I recently sent a two hundred page book into production. The project manager wanted, among other things, the entire document written in the passive voice.

We translate into several languages (Spanish, French, Arabic, etc.), and I really thought to send the translators a note of apology.

Here’s a much simpler thread to take your mind off it.

(Yes, I’m pimping my own thread. Whatcha gonna do about it? :stuck_out_tongue:

Amen, brother!

Ha! I can assure you, Hebrew bureaucratese can be just as bad as Russian or French. Some of that shit’s in Aramaic, for fuck’s sake.

I feel your pain. I translate or edit some bureaucratese, a ton of international development stuff and the odd legal contract but nothing, repeat nothing, plumbs the depths of art critics bibbling on about nothing for 30+ pages in flowery, bombastic Spanish.

The ones [del]I like[/del] the student likes are those documents where everything must be impersonalized, sometimes leading to such levels of stupidity as a single-author document written completely in the first person plural. Or having to refer to oneself in the third person, à la Caesar, Mr. Caius Iulius.

I come from a background in which it is extremely important to label “observed facts,” “working hypothesis,” “guesses” and “opinions” clearly. This fixation with making opinions sound as fact, fact as observed by aliens from Pluto and guesses sound as if they sprouted fully grown from the head of Zeus after Hera smacked him for sleeping around gives me hives!

Fie to all that! Babelfish it and go skiing.

Ugh. Yes, that would be just about the only thing worse. Or advertising nonsense. Instead of writing sweet f.a. and making it sound smart and scientific, they’re writing sweet f.a. and making it sound highfalutin.

I’m going to be thinking,

all day long now.

Moved from The BBQ Pit to Mundane Pointless Stuff I Must Share, with no offense intended to the OP.

Gfactor
Pit Moderator

You think you got it bad ? I got to translate snippy, to the point English into French bureaucratese. And marketese, which is the same, only more emphatic but with less substance. Whenever I don’t try to concatenate thirty separate clauses into one twisty, treacherous, convoluted grammar equivalent of a thirty car pileup, the client complains it “reeks of translation”. What’s a terse guy to do ?

I once did some technical writing for a Large Private Multinational Corporation (which I will call LPMC). Certainly, LPMC had as much bureaucracy as many governments, and delays in the project due to forms, approvals, signatures, and other administrative/bureaucratic necessities were common.

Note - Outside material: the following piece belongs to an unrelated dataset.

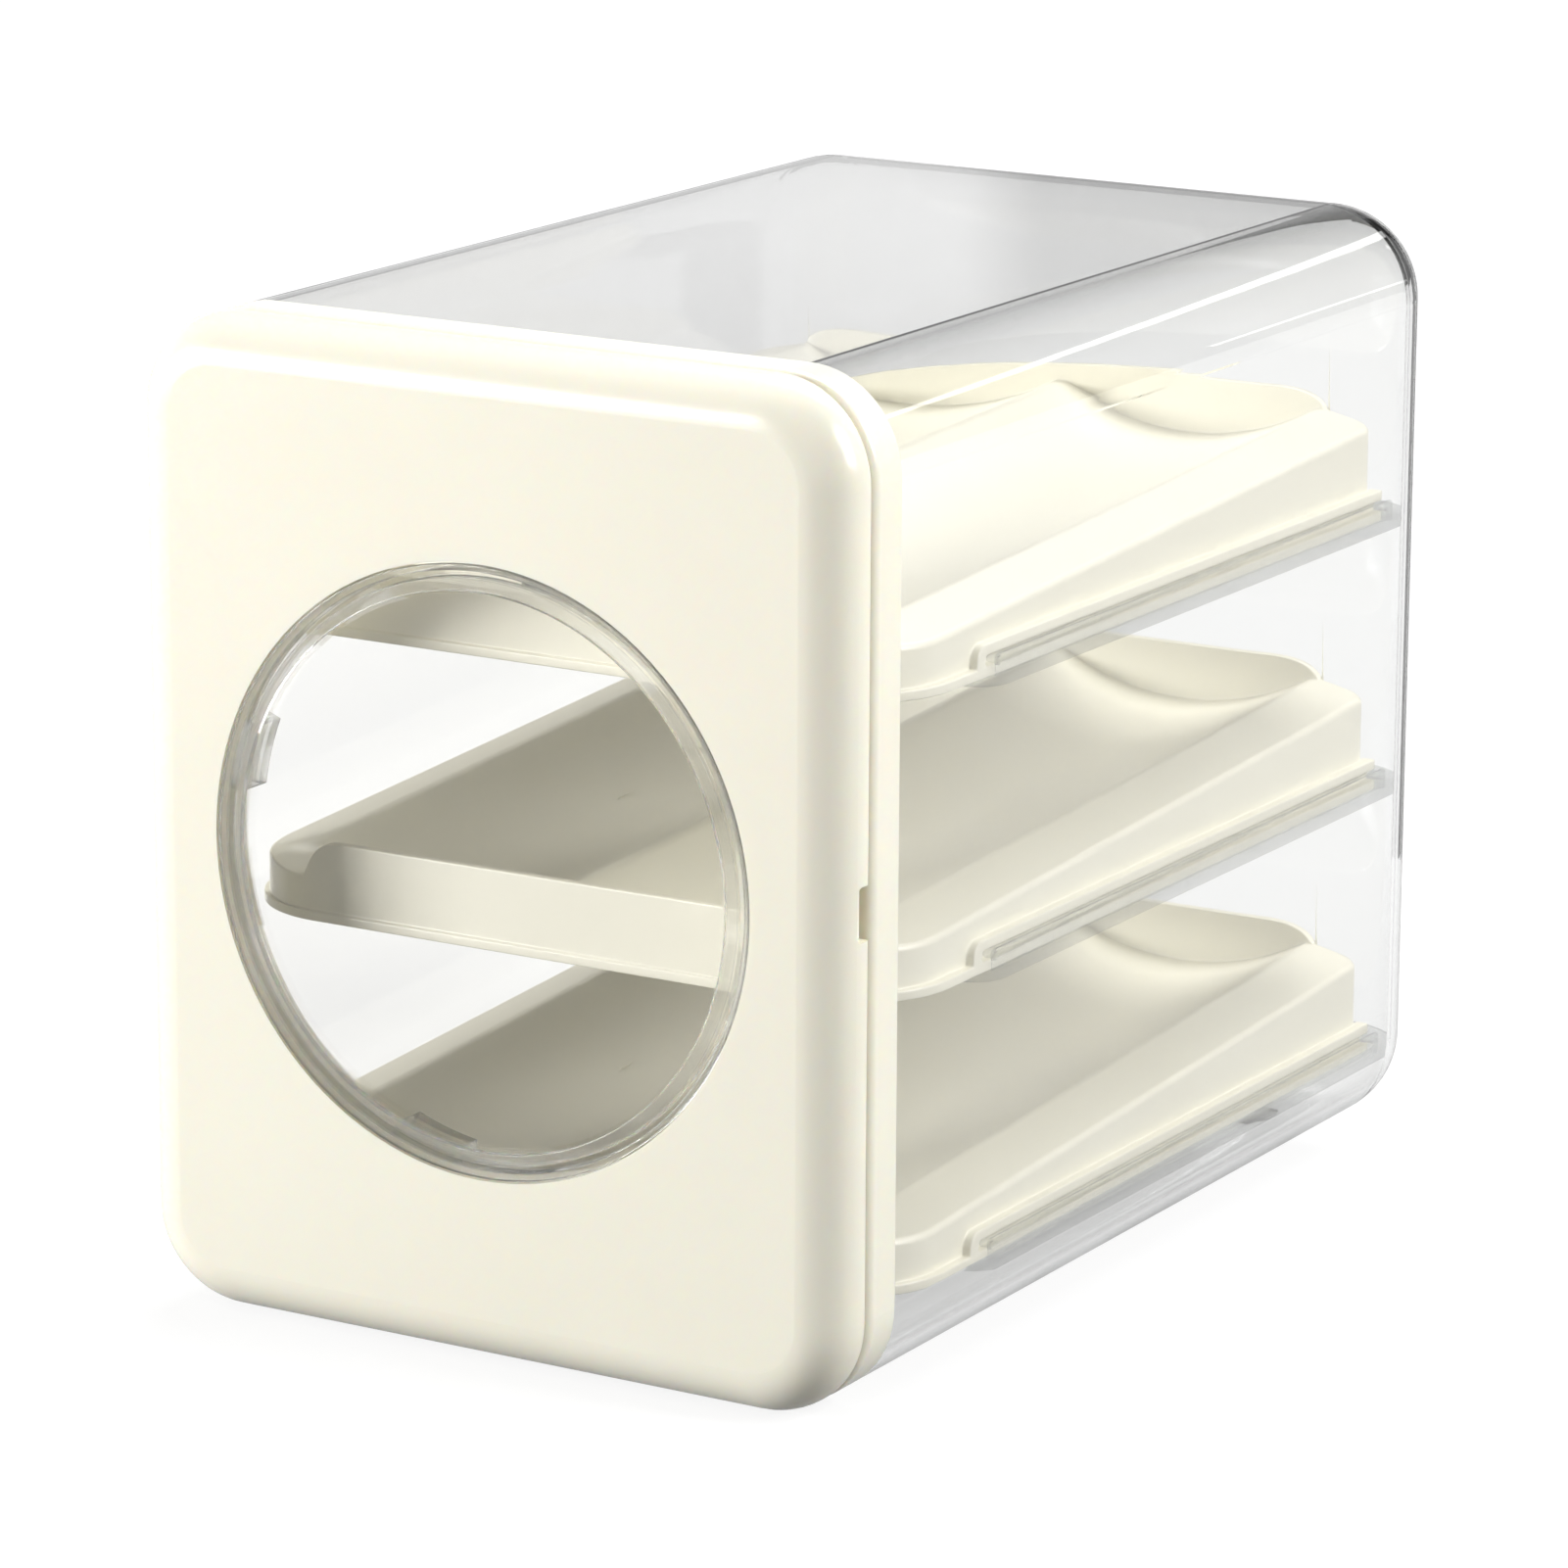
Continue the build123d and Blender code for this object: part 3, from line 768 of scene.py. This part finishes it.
def soft_lamp(name, azimuth, elevation, distance, size, brightness):
    """A soft lamp aimed at the box. brightness is what a white card facing it would reflect."""
    turn, rise = math.radians(azimuth), math.radians(elevation)
    away_from_box = Vector(
        (math.sin(turn) * math.cos(rise), -math.cos(turn) * math.cos(rise), math.sin(rise))
    )
    data = bpy.data.lights.new(name, "AREA")
    data.shape = "RECTANGLE"
    data.size, data.size_y = size
    data.energy = brightness * math.pi**2 * distance**2
    lamp = bpy.data.objects.new(name, data)
    scene.collection.objects.link(lamp)
    face = away_from_box.to_track_quat("Z", "Y").to_matrix().to_4x4()
    lamp.matrix_world = Matrix.Translation(lamp_aim + away_from_box * distance) @ face
    lamp.visible_camera = False


soft_lamp("key_lamp", azimuth=-44, elevation=11, distance=2.2, size=(1.2, 0.6), brightness=1.225)
soft_lamp("side_lamp", azimuth=97, elevation=30, distance=1.6, size=(0.5, 0.9), brightness=1.02)
soft_lamp("top_lamp", azimuth=190, elevation=60, distance=1.6, size=(1.2, 0.8), brightness=0.88)
soft_lamp("rear_strip", azimuth=162, elevation=27.5, distance=1.5, size=(0.56, 0.045), brightness=0.010)
soft_lamp("low_strip", azimuth=150.5, elevation=7, distance=1.5, size=(0.09, 0.03), brightness=0.0006)

# A narrow black card stands behind the box, seen only in the plastic, and darkens its rear edge.
card_left, card_right, card_y, card_top = 0.03, 0.09, 0.36, 0.32
felt_colour = (0.02, 0.02, 0.02, 1.0)
card_corners = [
    (card_left, card_y, 0.0),
    (card_right, card_y, 0.0),
    (card_right, card_y, card_top),
    (card_left, card_y, card_top),
]
card_mesh = bpy.data.meshes.new("edge_card")
card_mesh.from_pydata(card_corners, [], [(0, 1, 2, 3)])
card = bpy.data.objects.new("edge_card", card_mesh)
scene.collection.objects.link(card)
for ray in ("camera", "shadow", "diffuse"):
    setattr(card, "visible_" + ray, False)
black, tree, output = new_material("black_card")
felt = add_node(tree, "ShaderNodeBsdfDiffuse", {"Color": felt_colour})
tree.links.new(felt.outputs[0], output.inputs["Surface"])
card_mesh.materials.append(black)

Still, for all that, LPMC had a few cardinal rules that its technical writers had to follow. One of them was “write as if everything you draft will be translated.” This meant (among other things) short sentences, avoiding the passive voice where possible, choosing one term for something and always sticking to it, and using simple vocabulary. Using English idioms was also a no-no.

I guess it was because LPMC was a private corporation that it was aware that time was money: my time spent drafting, the translator’s time spent translating, and ultimately, the end user’s time spent understanding. The less of our time spent prepraring the documentation, the more money LPMC saved. And, if the user could understand the instructions for a complicated piece of technology easily, then LPMC might end up selling more of that technology to that user and others besides.

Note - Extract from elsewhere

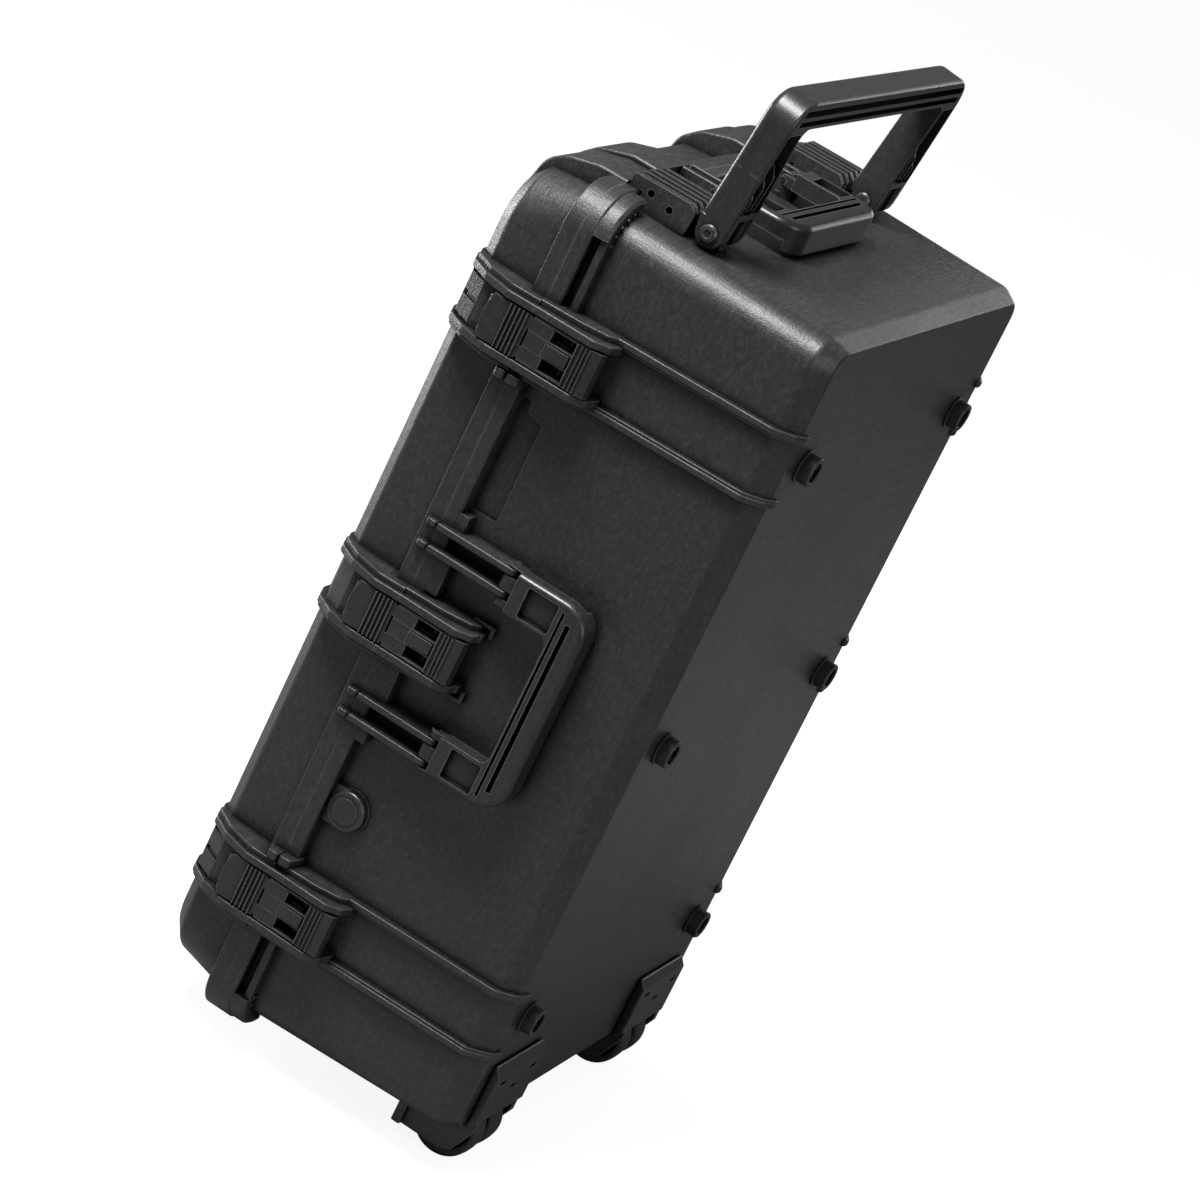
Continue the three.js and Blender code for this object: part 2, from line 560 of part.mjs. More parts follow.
/** Tall bail: two channel arms and a grooved grip. */
function pullHandle() {
  const { outer: outerR, inner: innerR } = PULL_CORNER_R;
  const { hub: hubInner, top: topInner } = PULL_INNER;
  const top = PULL_REACH;
  const under = top - PULL_GRIP;
  const shape = new THREE.Shape();
  shape.moveTo(PULL_HALF, 0);
  shape.lineTo(PULL_HALF, top - outerR);
  shape.absarc(PULL_HALF - outerR, top - outerR, outerR, 0, Math.PI / 2);
  shape.absarc(-PULL_HALF + outerR, top - outerR, outerR, Math.PI / 2, Math.PI);
  shape.lineTo(-PULL_HALF, 0);
  shape.lineTo(-hubInner, 0);
  shape.lineTo(-hubInner, PULL_FORK.top);
  shape.absarc(-topInner + innerR, under - innerR, innerR, Math.PI, Math.PI / 2, true);
  shape.absarc(topInner - innerR, under - innerR, innerR, Math.PI / 2, 0, true);
  shape.lineTo(hubInner, PULL_FORK.top);
  shape.lineTo(hubInner, 0);
  const bail = prism(shape, 'x', PULL_BACK, PULL_FRONT);
  const hub = new THREE.Shape();
  hub.moveTo(PULL_FRONT - 0.2, 12);
  hub.lineTo(PULL_BACK + 0.2, 12);
  hub.lineTo(PULL_BACK + 0.2, 8);
  hub.absarc(0, 0, PULL_HUB_R, Math.PI, Math.PI * 2);
  hub.lineTo(PULL_FRONT - 0.2, 8);
  const hubs = [prism(hub, 'y', hubInner, PULL_HALF), prism(hub, 'y', -PULL_HALF, -hubInner)];
  const below = box([-40, 40], [-300, 300], [-40, 0]);
  const grooves = PULL_GROOVES.map(
    (z) => box([PULL_FRONT - 14, PULL_FRONT + 9], [-PULL_HALF + 10, PULL_HALF - 10], z),
  );
  const solid = cut(
    join([cut(bail, below), ...hubs]), ...grooves, pullChannel(1), pullChannel(-1), pullFork(1), pullFork(-1),
    bar('y', [0, 0], -230, 230, 5, 12),
  );
  return join([solid, ...pullFins(1), ...pullFins(-1)]);
}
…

It just seems such a sensible approach, and I’d suggest that governments requiring bilingual documents, such as Matt deals with, would do well to learn this lesson.

There is not a circle in hell deep enough for the likes of you, sir. :smiley: And by :smiley: I mean “Sorry; I do try to have a sense of humor about my chosen profession, but that just sticks in my craw, y’know?”

You poor, dear boy. Have a cookie to go with the cuppa tea **Inner Stickler **brought you and tell us more about your sins. :wink:

Frankly, with a document that awful, Babelfish can only be an improvement.

I’d suggest you take refuge in translating it to Esperanto, but I don’t want to damage Esperanto. :slight_smile:

Preferably in great detail.

As someone said, regarding Jesus dying for our sins, how dare we make his sacrifice meaningless by not committing any. Someone arriving from Toronto shortly for New Year’s will give me the opportunity to go and do likewise. :smiley:

I just finished the piece. Ye gods. They had an especially creepy way of referring to the individual professionals they had on retainer as “des ressources” (e.g. “dans le cas de la non-disponibilité d’une ressource”). Oh, why not just go all out and call them “drones” or “carbon units.”